Researchers are still looking forwhat sets off the autoimmune response that causes type 1 diabetes, and one of the leading theories is that a virus is the culprit. In a study recently published in the Journal of the Endocrine Society, a team of investigators looked at how infecting human islets with the enterovirus coxsackievirus B4 (CVB4) could lead them to better understanding the cellular response.
The team, led by Jennifer P. Wang, MD, of University of Massachusetts Medical School in Worcester, write that clinical reports and epidemiological data support that enteroviral infections may accelerate the autoimmune disease process, and that pancreatic tissue from patients with recent-onset type 1 diabetes reveals enteroviral RNA sequences and evidence of viral proteins in islets, consistent with the possibility that low-grade infection in pancreatic islets may contribute to disease progression. The islets become infected, which sets off a strong autoimmune response, which destroys insulin-producing beta cells. “The role of virus infection in the setting of autoimmunity is still under investigation,” the authors write, “but it has become increasingly clear that an islet insult leading to local inflammation is likely central in initiating the autoimmune process.”

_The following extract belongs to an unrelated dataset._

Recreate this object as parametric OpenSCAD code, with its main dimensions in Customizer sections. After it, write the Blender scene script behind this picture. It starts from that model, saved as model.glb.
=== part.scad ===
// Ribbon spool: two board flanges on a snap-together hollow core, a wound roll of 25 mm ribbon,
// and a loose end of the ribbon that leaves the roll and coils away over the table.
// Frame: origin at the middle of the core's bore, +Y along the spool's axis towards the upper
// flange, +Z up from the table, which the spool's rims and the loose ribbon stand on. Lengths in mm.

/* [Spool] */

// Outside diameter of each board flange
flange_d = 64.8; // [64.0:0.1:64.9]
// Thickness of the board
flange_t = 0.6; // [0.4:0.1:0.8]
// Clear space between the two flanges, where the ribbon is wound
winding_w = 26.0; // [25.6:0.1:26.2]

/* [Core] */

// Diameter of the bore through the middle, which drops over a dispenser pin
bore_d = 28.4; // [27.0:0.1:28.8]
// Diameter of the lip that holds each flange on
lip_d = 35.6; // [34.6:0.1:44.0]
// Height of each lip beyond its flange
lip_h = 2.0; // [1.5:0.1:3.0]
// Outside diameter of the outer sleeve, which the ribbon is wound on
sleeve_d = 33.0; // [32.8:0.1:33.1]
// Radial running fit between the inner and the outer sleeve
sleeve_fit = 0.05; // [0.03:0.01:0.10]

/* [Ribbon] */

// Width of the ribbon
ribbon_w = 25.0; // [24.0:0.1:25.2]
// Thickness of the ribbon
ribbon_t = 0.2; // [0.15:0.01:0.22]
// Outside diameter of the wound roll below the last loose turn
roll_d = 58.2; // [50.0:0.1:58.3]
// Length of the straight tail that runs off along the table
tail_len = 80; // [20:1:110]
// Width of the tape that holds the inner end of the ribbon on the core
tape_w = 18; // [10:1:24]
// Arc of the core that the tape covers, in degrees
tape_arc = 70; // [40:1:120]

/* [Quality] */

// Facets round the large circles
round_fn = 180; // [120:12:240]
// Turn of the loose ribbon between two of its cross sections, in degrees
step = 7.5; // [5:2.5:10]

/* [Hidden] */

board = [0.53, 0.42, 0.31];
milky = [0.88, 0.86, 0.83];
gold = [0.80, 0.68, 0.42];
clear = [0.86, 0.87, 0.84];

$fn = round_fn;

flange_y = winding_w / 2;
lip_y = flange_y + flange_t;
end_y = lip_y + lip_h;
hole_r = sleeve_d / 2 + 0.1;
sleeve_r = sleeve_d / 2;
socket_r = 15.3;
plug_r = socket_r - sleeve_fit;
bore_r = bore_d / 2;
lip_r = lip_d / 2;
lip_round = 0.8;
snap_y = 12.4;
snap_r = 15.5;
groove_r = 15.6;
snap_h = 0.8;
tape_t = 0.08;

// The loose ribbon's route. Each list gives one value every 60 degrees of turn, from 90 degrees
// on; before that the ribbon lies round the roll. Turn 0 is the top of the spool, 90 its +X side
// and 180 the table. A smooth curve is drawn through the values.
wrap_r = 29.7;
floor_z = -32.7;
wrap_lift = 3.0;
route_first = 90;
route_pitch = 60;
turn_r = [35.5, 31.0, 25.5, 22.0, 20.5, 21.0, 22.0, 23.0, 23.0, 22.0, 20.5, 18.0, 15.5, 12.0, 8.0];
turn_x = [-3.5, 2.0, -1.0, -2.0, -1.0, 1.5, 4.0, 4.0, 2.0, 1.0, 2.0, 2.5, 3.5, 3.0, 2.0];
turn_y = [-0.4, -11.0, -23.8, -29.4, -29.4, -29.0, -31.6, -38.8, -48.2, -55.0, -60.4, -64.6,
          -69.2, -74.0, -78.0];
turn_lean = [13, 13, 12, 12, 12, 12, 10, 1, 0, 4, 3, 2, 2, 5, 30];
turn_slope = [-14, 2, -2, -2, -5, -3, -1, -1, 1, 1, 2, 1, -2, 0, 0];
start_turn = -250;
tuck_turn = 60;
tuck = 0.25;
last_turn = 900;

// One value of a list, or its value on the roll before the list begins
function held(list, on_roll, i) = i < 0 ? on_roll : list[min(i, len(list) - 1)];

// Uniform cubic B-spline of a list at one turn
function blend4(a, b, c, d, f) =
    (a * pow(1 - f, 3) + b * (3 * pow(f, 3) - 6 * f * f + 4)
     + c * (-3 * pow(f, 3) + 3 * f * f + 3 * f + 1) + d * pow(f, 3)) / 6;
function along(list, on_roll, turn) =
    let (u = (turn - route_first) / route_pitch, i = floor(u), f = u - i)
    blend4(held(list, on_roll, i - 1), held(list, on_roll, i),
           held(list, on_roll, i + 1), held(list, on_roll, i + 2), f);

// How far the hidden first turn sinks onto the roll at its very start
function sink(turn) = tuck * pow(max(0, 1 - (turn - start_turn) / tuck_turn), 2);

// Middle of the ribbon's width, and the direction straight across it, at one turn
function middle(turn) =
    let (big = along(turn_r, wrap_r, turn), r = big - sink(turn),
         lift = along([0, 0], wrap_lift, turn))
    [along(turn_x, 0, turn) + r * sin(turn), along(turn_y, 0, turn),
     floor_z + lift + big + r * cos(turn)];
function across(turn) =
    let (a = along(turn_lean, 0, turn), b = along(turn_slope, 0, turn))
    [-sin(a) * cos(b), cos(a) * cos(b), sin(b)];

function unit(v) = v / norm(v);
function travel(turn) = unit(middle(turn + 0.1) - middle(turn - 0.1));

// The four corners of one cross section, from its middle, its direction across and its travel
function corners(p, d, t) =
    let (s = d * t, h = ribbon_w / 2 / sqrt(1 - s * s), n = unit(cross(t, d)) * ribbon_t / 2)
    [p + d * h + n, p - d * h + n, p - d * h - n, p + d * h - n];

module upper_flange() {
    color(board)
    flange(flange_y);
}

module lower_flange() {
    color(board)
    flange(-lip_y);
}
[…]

The researchers performed quantitative mass spectrometry analysis on cultured primary human islets infected with CVB4 to identify molecules and pathways altered upon infection. They found that once these islets were challenged with infection, insulin levels dropped considerably, which could be attributed to beta cell death. “Proteins were significantly and differentially regulated in human islets challenged with virus compared with their uninfected counterparts,” the authors write. “Complementary analyses of gene transcripts in CVB4-infected primary islets over a time course validated the induction of RNA transcripts for many of the proteins that were increased in the proteomics studies.”

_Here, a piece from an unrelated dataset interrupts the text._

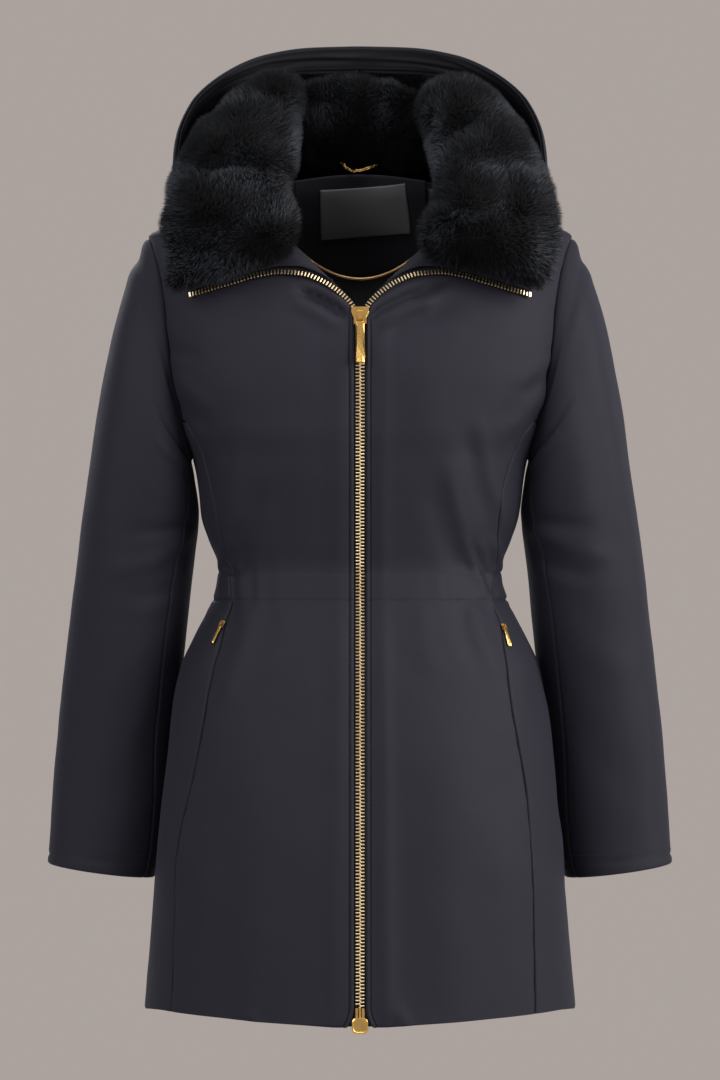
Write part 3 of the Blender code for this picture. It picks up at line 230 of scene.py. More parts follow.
BACK_CREASES = (
    (-182, -120, -120, -190, 9.0, 2.2, 6), (-176, -152, -104, -250, 11.0, -2.2, 9),
    (-168, -190, -118, -300, 9.0, 2.0, 6), (184, -112, 118, -176, 9.0, 2.0, -6),
    (178, -146, 98, -236, 12.0, -2.4, -9), (166, -196, 112, -290, 10.0, 2.2, -6),
    (-96, -245, -108, -346, 9.0, 2.2, 4), (-62, -262, -70, -346, 8.0, -2.0, 2),
    (-30, -250, -34, -346, 10.0, 2.0, 2), (8, -270, 10, -346, 8.0, -1.8, 0), (44, -255, 48, -346, 9.0, 2.2, -2),
    (82, -262, 92, -346, 8.0, -2.0, -3), (112, -270, 126, -346, 8.0, 2.2, -3),
    (-110, -376, -138, -560, 12.0, -2.8, -8), (-72, -376, -88, -620, 16.0, 3.2, -6),
    (-34, -376, -42, -560, 12.0, -2.4, -3), (4, -376, 2, -640, 16.0, 2.6, 3),
    (40, -376, 50, -570, 12.0, -2.6, 4), (78, -376, 98, -630, 16.0, 3.2, 6),
    (118, -376, 148, -560, 12.0, -2.4, 8), (-150, -470, -164, -782, 24.0, 3.0, -6),
    (-96, -540, -110, -782, 26.0, -2.6, -4), (-20, -520, -26, -782, 30.0, 2.8, 4),
    (62, -540, 70, -782, 28.0, -2.6, 4), (140, -500, 158, -782, 26.0, 3.0, 6),
    (-120, -30, -40, -44, 14.0, 1.6, -5), (118, -26, 44, -46, 13.0, 1.5, 5),
    (-60, -96, 64, -104, 22.0, -1.4, 6), (-15, -50, -1, -58, 2.2, 1.8, 0), (15, -52, 0, -58, 2.4, 1.8, 0),
)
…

The researchers conclude that this study provides additional insight on how enteroviruses may suppress human beta cells and identifies potential markers for the initiation and progression of type 1 diabetes. “Our current studies confirm the upregulation/activation of specific molecules and pathways that were previously described in clinical samples of patients with enterovirus-associated fulminant diabetes,” they write. “These molecules are potential therapeutic targets for intervention against [type 1 diabetes].”